A national framework in this context is not only rules for developers, but also a clear signal to investors, data center operators, and energy companies. The key bottleneck here becomes infrastructure. Large data centers require not only chips and servers, but also enormous amounts of electricity, grid connection, land, cooling, and building permits.

A single modern AI campus can consume hundreds of megawatts, and in some cases, power needs approach the level of a small city. Meanwhile, new generating capacity, transmission lines, and substations take significantly longer to build than it takes to launch new models and services.

As a result, the technology cycle accelerates, but the energy and construction cycles do not. Precisely because of this, even with available capital and demand, launching new capacity can be delayed for years.

For companies, this means rising costs, delayed timelines, and more cautious investment decisions. For Washington, it transforms AI from a purely digital issue into a matter of industrial policy.

The national framework in question should probably cover not only AI usage rules but also conditions for scaling it: access to energy, predictable regulatory requirements, project coordination, and clear incentives for private investment.

The balance between federal and local approaches is also important, since many real barriers arise at the level of states, utilities, and municipalities.

If the government wants American companies to build infrastructure domestically, they need a planning horizon. Businesses can invest billions in computing clusters, but they won't do so at the previous pace if grid connection, permitting procedures, and local constraints become unpredictable.

Fraser's argument is significant also because it shifts the focus in discussions about US leadership. An AI leader is not only someone with stronger models, but also someone who can quickly build the entire supply chain—from energy and data centers to network infrastructure and access to computing power.

In this logic, not only AI developers win, but also energy companies, industrial real estate developers, equipment manufacturers, and regions capable of moving through approvals more quickly. The losers are jurisdictions where AI demand already exists but the physical infrastructure has not kept pace.

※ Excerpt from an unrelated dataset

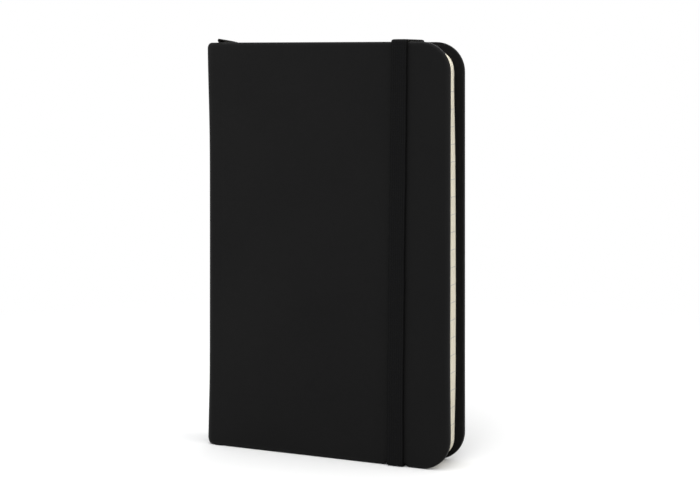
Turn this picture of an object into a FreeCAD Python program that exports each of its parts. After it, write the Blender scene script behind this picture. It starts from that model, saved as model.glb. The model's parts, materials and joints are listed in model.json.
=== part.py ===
import FreeCAD, Part
import math
import os

from FreeCAD import Vector

# Pocket notebook, hard covers, sewn text block, elastic closure and ribbon marker.
# Millimetres. The book stands on its tail edge: +Z runs from tail to head, +X from the
# spine to the fore edge, the front cover faces -Y and the back cover faces +Y.
# Origin: on the ground plane under the middle of the closed book.

# ---- overall size --------------------------------------------------------------------
HEIGHT = 140.0            # tail to head, over the covers
WIDTH = 90.0              # spine to fore edge, over the covers
THICK = 16.0              # closed, over both covers
COVER_CORNER_R = 10.0
SPINE_EDGE_R = 2.5        # rounded long edges of the spine
COVER_EDGE_R = 0.8        # softened outer edge of each cover

# ---- cover build-up, measured inwards from the outer face ----------------------------
SKIN = 0.30               # soft-touch covering material
FIT = 0.02                # bonding gap between two layers
BOARD = 1.50              # greyboard in each cover
TURN_IN = 0.18            # covering material folded in over the board
TURN_IN_W = 12.0          # width of the folded-in strip
TURN_IN_CORNER_R = 2.0    # inner corners of that strip
PASTEDOWN = 0.12          # endpaper glued inside the cover
PASTEDOWN_BORDER = 3.4    # strip of turn-in left showing round the pastedown
FLYLEAF = 0.12            # free half of the endpaper
SPINE_BOARD = 1.20        # strip in the spine
SPINE_BOARD_HALF = 5.3    # half its width

# ---- text block ----------------------------------------------------------------------
SQUARE_FORE = 3.2         # covers stand this far past the leaves at the fore edge
SQUARE_HEAD = 2.6         # and at the head
SQUARE_TAIL = 1.2         # the standing block has sagged towards the tail
SECTIONS = 12             # sewn sections, eight leaves each
SECTION_GAP = 0.024       # between neighbouring sections
FLYLEAF_GAP = 0.03        # between a flyleaf and the nearest section
RIBBON_GAP = 0.30         # gap in the middle of the block, where the ribbon lies
LEAF_CORNER_R = 6.6
LINING = 0.20             # strip behind the sewn folds
LINING_INSET = 4.0        # lining stops this far short of the leaves' head and tail

# ---- hinge lines, distances along X --------------------------------------------------
CREASE = 6.0              # crease of each cover, from the spine's outer face
SKIN_SPLIT = 0.20         # half the split in the covering at the crease
BOARD_START = 1.2         # boards start this far past the crease
PASTEDOWN_START = 0.6     # pastedowns
LEAF_START = 0.30         # and leaves
FOLD_END = 0.10           # the sewn folds end this far before the crease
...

This also changes the composition of AI boom beneficiaries: part of the added value will go not only to software but also to heavy infrastructure.

The conclusion is quite practical: the next phase of the AI race will be determined not only by the quality of algorithms but also by the speed of construction. If the US wants discussions about technological leadership to be more than a declaration, it will need to synchronize its AI strategy with energy, networks, and capital projects.

Otherwise, a capacity deficit will become a constraint that no model alone can overcome. And that is precisely why the debate about AI increasingly becomes a debate about who can faster turn computational demand into real megawatts, buildings, and connected server capacity.